WHAT THE TASK ASKS: Copy each line below that contains "bodies".

SOURCE MATERIAL:
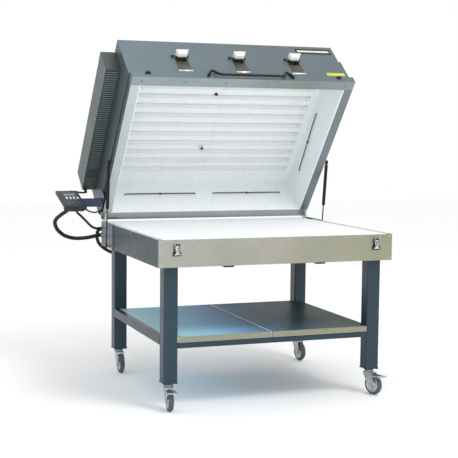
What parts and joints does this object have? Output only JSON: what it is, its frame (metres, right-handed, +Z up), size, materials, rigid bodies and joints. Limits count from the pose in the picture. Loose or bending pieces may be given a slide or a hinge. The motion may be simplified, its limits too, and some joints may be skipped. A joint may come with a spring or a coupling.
{
  "type": "glass kiln",
  "caption": "Wheeled flat-bed glass kiln: an insulated lid hinged at the back over a fibre table, with gas struts, vent flaps, castors and a controller on an arm.",
  "frame": {"origin": "on the floor, under the middle of the kiln's outline with the lid open, measured without its cables", "axes": "+X to the kiln's right as seen from its front, +Y to the back, +Z up"},
  "size_m": [1.653, 1.4248, 1.9117],
  "materials": {
    "stainless": "satin",
    "frame_paint": "satin",
    "side_paint": "satin",
    "lid_paint": "satin",
    "shelf_paint": "satin",
    "fibre": "matte",
    "zinc": "satin",
    "tyre": "matte",
    "black_metal": "satin",
    "cable": "matte",
    "controller_case": "satin",
    "arm_paint": "satin"
  },
  "bodies": {
    "table": {"leg_front_left": "frame_paint", "leg_front_right": "frame_paint", "leg_rear_left": "frame_paint", "leg_rear_right": "frame_paint", "apron_front": "stainless", "apron_rear": "side_paint", "apron_left": "side_paint", "apron_right": "side_paint", "bottom_plate": "side_paint", "deck": "fibre", "hinge_plate_left": "side_paint", "hinge_plate_right": "side_paint", "terminal_box": "side_paint", "rail_front": "frame_paint", "rail_rear": "frame_paint", "rail_left": "frame_paint", "rail_right": "frame_paint", "shelf_left": "shelf_paint", "shelf_right": "shelf_paint", "cable_conduit": "cable", "cable_sensor": "cable", "cable_bundle": "cable"},
    "lid": {"casing_top": "lid_paint", "casing_front": "lid_paint", "casing_rear": "lid_paint", "casing_left": "lid_paint", "casing_right": "lid_paint", "fibre_lining": "fibre", "hinge_arm_left": "stainless", "hinge_arm_right": "stainless", "handle": "black_metal", "switchgear_box": "side_paint", "terminal_cover": "lid_paint", "controller": "controller_case", "controller_arm": "arm_paint", "cable_controller_supply": "cable", "cable_arm_lead": "cable"},
    "vent_flap_left": {"vent_flap_left": "fibre"},
    "vent_flap_middle": {"vent_flap_middle": "fibre"},
    "vent_flap_right": {"vent_flap_right": "fibre"},
    "latch_lever_left": {"latch_lever_left": "stainless"},
    "latch_bail_left": {"latch_bail_left": "stainless"},
    "latch_lever_right": {"latch_lever_right": "stainless"},
    "latch_bail_right": {"latch_bail_right": "stainless"},
    "inlet_slide_left": {"inlet_slide_left": "black_metal"},
    "inlet_slide_right": {"inlet_slide_right": "black_metal"},
    "caster_front_left": {"caster_fork_front_left": "zinc"},
    "wheel_front_left": {"caster_wheel_front_left": "tyre"},
    "brake_front_left": {"brake_pedal_front_left": "zinc"},
    "caster_rear_left": {"caster_fork_rear_left": "zinc"},
    "wheel_rear_left": {"caster_wheel_rear_left": "tyre"},
    "caster_rear_right": {"caster_fork_rear_right": "zinc"},
    "wheel_rear_right": {"caster_wheel_rear_right": "tyre"},
    "caster_front_right": {"caster_fork_front_right": "zinc"},
    "wheel_front_right": {"caster_wheel_front_right": "tyre"},
    "brake_front_right": {"brake_pedal_front_right": "zinc"},
    "strut_rod_left": {"strut_rod_left": "zinc"},
    "strut_tube_left": {"strut_tube_left": "black_metal"},
    "strut_rod_right": {"strut_rod_right": "zinc"},
    "strut_tube_right": {"strut_tube_right": "black_metal"}
  },
  "joints": [
    {"name": "lid_hinge", "type": "hinge", "parent": "table", "child": "lid", "pos_m": [0.119, 0.40799, 0.804], "axis": [1, 0, 0], "range_deg": [0, 51], "deforming": ["cable_conduit", "cable_sensor"]},
    {"name": "vent_flap_left_hinge", "type": "hinge", "parent": "lid", "child": "vent_flap_left", "pos_m": [-0.217, -0.05552, 1.82608], "axis": [1, 0, 0], "range_deg": [0, 90]},
    {"name": "vent_flap_middle_hinge", "type": "hinge", "parent": "lid", "child": "vent_flap_middle", "pos_m": [0.119, -0.05552, 1.82608], "axis": [1, 0, 0], "range_deg": [0, 90]},
    {"name": "vent_flap_right_hinge", "type": "hinge", "parent": "lid", "child": "vent_flap_right", "pos_m": [0.455, -0.05552, 1.82608], "axis": [1, 0, 0], "range_deg": [0, 90]},
    {"name": "latch_lever_left_hinge", "type": "hinge", "parent": "table", "child": "latch_lever_left", "pos_m": [-0.439, -0.69401, 0.806], "axis": [1, 0, 0], "range_deg": [0, 120]},
    {"name": "latch_bail_left_hinge", "type": "hinge", "parent": "latch_lever_left", "child": "latch_bail_left", "pos_m": [-0.439, -0.70251, 0.833], "axis": [1, 0, 0], "range_deg": [0, 60]},
    {"name": "latch_lever_right_hinge", "type": "hinge", "parent": "table", "child": "latch_lever_right", "pos_m": [0.677, -0.69401, 0.806], "axis": [1, 0, 0], "range_deg": [0, 120]},
    {"name": "latch_bail_right_hinge", "type": "hinge", "parent": "latch_lever_right", "child": "latch_bail_right", "pos_m": [0.677, -0.70251, 0.833], "axis": [1, 0, 0], "range_deg": [0, 60]},
    {"name": "inlet_slide_left_travel", "type": "slide", "parent": "table", "child": "inlet_slide_left", "axis": [1, 0, 0], "range_m": [0, 0.06]},
    {"name": "inlet_slide_right_travel", "type": "slide", "parent": "table", "child": "inlet_slide_right", "axis": [1, 0, 0], "range_m": [0, 0.06]},
    {"name": "caster_front_left_swivel", "type": "hinge", "parent": "table", "child": "caster_front_left", "pos_m": [-0.4545, -0.60451, 0.12], "axis": [0, 0, 1], "continuous": true},
    {"name": "wheel_front_left_spin", "type": "hinge", "parent": "caster_front_left", "child": "wheel_front_left", "pos_m": [-0.45816, -0.63932, 0.056], "axis": [0.9945, -0.1045, 0], "continuous": true},
    {"name": "brake_front_left_hinge", "type": "hinge", "parent": "caster_front_left", "child": "brake_front_left", "pos_m": [-0.45764, -0.63435, 0.104], "axis": [0.9945, -0.1045, 0], "range_deg": [0, 8]},
    {"name": "caster_rear_left_swivel", "type": "hinge", "parent": "table", "child": "caster_rear_left", "pos_m": [-0.4545, 0.35249, 0.12], "axis": [0, 0, 1], "continuous": true},
    {"name": "wheel_rear_left_spin", "type": "hinge", "parent": "caster_rear_left", "child": "wheel_rear_left", "pos_m": [-0.4545, 0.31749, 0.056], "axis": [1, 0, 0], "continuous": true},
    {"name": "caster_rear_right_swivel", "type": "hinge", "parent": "table", "child": "caster_rear_right", "pos_m": [0.6925, 0.35249, 0.12], "axis": [0, 0, 1], "continuous": true},
    {"name": "wheel_rear_right_spin", "type": "hinge", "parent": "caster_rear_right", "child": "wheel_rear_right", "pos_m": [0.69676, 0.31775, 0.056], "axis": [0.9925, 0.1219, 0], "continuous": true},
    {"name": "caster_front_right_swivel", "type": "hinge", "parent": "table", "child": "caster_front_right", "pos_m": [0.6925, -0.60451, 0.12], "axis": [0, 0, 1], "continuous": true},
    {"name": "wheel_front_right_spin", "type": "hinge", "parent": "caster_front_right", "child": "wheel_front_right", "pos_m": [0.70476, -0.6373, 0.056], "axis": [0.9367, 0.3502, 0], "continuous": true},
    {"name": "brake_front_right_hinge", "type": "hinge", "parent": "caster_front_right", "child": "brake_front_right", "pos_m": [0.70301, -0.63261, 0.104], "axis": [0.9367, 0.3502, 0], "range_deg": [0, 8]},
    {"name": "strut_left_swing", "type": "hinge", "parent": "table", "child": "strut_rod_left", "pos_m": [-0.559, 0.25199, 0.757], "axis": [1, 0, 0], "range_deg": [0, 57.6]},
    {"name": "strut_left_stroke", "type": "slide", "parent": "strut_rod_left", "child": "strut_tube_left", "axis": [0, -0.1247, 0.9922], "range_m": [-0.133, 0]},
    {"name": "strut_right_swing", "type": "hinge", "parent": "table", "child": "strut_rod_right", "pos_m": [0.797, 0.25199, 0.757], "axis": [1, 0, 0], "range_deg": [0, 57.6]},
    {"name": "strut_right_stroke", "type": "slide", "parent": "strut_rod_right", "child": "strut_tube_right", "axis": [0, -0.1247, 0.9922], "range_m": [-0.133, 0]}
  ],
  "couplings": [
    {"joint": "strut_left_swing", "follows": "lid_hinge", "ratio": 1.1235},
    {"joint": "strut_left_stroke", "follows": "lid_hinge", "m_per_rad": -0.1492},
    {"joint": "strut_right_swing", "follows": "lid_hinge", "ratio": 1.1235},
    {"joint": "strut_right_stroke", "follows": "lid_hinge", "m_per_rad": -0.1492}
  ]
}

REPLY TO THE TASK:
What parts and joints does this object have? Output only JSON: what it is, its frame (metres, right-handed, +Z up), size, materials, rigid bodies and joints. Limits count from the pose in the picture. Loose or bending pieces may be given a slide or a hinge. The motion may be simplified, its limits too, and some joints may be skipped. A joint may come with a spring or a coupling.
  "bodies": {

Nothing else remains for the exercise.